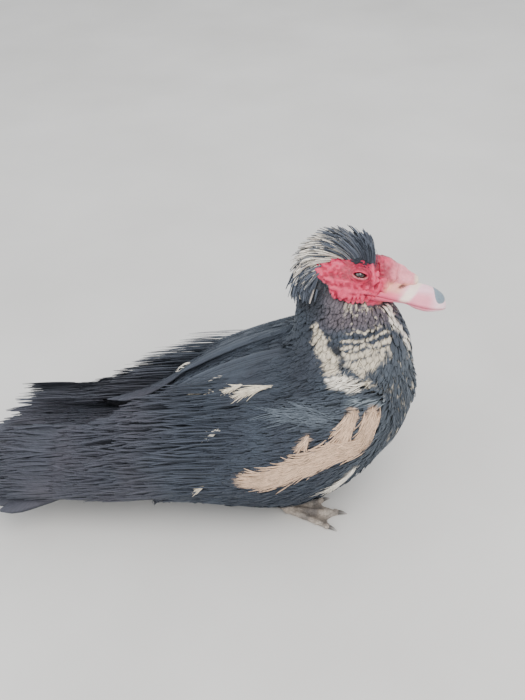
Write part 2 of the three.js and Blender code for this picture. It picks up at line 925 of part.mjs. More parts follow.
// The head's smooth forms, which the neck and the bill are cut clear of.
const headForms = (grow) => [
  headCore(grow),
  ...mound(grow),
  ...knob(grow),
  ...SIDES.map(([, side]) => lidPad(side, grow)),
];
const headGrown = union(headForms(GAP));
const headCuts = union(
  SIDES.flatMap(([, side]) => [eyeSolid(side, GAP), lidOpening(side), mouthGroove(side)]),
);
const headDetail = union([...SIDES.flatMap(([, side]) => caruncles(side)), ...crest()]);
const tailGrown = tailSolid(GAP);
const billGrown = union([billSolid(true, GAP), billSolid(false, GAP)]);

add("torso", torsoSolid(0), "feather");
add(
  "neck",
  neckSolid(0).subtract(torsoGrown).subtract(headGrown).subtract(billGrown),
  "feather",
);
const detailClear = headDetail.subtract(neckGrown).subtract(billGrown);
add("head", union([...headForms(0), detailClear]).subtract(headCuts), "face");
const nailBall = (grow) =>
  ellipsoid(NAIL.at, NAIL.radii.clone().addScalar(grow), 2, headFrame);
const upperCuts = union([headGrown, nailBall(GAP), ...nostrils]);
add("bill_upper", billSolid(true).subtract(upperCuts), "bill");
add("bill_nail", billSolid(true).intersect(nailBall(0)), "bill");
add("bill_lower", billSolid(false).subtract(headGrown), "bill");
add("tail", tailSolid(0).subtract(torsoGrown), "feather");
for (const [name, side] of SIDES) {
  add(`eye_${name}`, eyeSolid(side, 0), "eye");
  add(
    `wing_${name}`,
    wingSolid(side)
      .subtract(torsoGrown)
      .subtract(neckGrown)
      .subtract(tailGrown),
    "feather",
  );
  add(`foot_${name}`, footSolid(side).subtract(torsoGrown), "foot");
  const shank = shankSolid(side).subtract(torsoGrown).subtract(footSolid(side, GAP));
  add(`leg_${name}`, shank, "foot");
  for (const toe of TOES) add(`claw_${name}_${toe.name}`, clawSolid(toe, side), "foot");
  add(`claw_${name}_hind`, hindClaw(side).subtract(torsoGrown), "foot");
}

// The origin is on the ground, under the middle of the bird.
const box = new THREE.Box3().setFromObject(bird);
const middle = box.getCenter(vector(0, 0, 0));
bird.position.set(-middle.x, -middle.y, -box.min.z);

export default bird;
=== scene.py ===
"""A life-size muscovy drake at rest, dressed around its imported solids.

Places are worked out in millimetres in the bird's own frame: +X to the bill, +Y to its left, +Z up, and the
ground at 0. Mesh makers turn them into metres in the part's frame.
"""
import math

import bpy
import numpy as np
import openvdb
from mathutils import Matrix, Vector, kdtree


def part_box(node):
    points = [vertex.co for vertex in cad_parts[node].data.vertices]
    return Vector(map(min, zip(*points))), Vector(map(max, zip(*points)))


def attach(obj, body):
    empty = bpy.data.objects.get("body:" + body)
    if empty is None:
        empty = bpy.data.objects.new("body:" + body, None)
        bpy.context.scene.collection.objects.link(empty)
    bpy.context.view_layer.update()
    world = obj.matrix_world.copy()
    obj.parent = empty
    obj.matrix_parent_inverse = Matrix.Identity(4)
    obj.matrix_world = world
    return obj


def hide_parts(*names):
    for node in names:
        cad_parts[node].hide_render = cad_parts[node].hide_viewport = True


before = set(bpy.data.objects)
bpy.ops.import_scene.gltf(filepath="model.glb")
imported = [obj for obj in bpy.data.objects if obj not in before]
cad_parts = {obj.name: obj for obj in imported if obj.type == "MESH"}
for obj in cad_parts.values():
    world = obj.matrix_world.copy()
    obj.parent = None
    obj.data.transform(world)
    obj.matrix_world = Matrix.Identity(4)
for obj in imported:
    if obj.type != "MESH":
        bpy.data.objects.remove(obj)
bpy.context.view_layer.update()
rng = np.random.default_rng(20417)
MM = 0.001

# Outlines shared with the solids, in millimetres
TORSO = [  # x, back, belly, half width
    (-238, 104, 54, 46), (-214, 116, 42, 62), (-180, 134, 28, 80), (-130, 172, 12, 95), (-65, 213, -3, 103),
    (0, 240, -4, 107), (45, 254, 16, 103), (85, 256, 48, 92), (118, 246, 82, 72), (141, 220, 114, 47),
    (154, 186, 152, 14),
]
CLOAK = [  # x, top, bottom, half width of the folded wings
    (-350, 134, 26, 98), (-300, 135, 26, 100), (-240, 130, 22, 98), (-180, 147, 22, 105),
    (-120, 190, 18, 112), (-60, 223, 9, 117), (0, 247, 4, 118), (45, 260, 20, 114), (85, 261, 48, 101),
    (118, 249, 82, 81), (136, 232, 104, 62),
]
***
Exercise objective =
Copy exactly the lines from the line with "of the bird." up to and including the line with "bpy.data.objects.remove(obj)", and no other lines.

Task response =
// The origin is on the ground, under the middle of the bird.
const box = new THREE.Box3().setFromObject(bird);
const middle = box.getCenter(vector(0, 0, 0));
bird.position.set(-middle.x, -middle.y, -box.min.z);

export default bird;
=== scene.py ===
"""A life-size muscovy drake at rest, dressed around its imported solids.

Places are worked out in millimetres in the bird's own frame: +X to the bill, +Y to its left, +Z up, and the
ground at 0. Mesh makers turn them into metres in the part's frame.
"""
import math

import bpy
import numpy as np
import openvdb
from mathutils import Matrix, Vector, kdtree


def part_box(node):
    points = [vertex.co for vertex in cad_parts[node].data.vertices]
    return Vector(map(min, zip(*points))), Vector(map(max, zip(*points)))


def attach(obj, body):
    empty = bpy.data.objects.get("body:" + body)
    if empty is None:
        empty = bpy.data.objects.new("body:" + body, None)
        bpy.context.scene.collection.objects.link(empty)
    bpy.context.view_layer.update()
    world = obj.matrix_world.copy()
    obj.parent = empty
    obj.matrix_parent_inverse = Matrix.Identity(4)
    obj.matrix_world = world
    return obj


def hide_parts(*names):
    for node in names:
        cad_parts[node].hide_render = cad_parts[node].hide_viewport = True


before = set(bpy.data.objects)
bpy.ops.import_scene.gltf(filepath="model.glb")
imported = [obj for obj in bpy.data.objects if obj not in before]
cad_parts = {obj.name: obj for obj in imported if obj.type == "MESH"}
for obj in cad_parts.values():
    world = obj.matrix_world.copy()
    obj.parent = None
    obj.data.transform(world)
    obj.matrix_world = Matrix.Identity(4)
for obj in imported:
    if obj.type != "MESH":
        bpy.data.objects.remove(obj)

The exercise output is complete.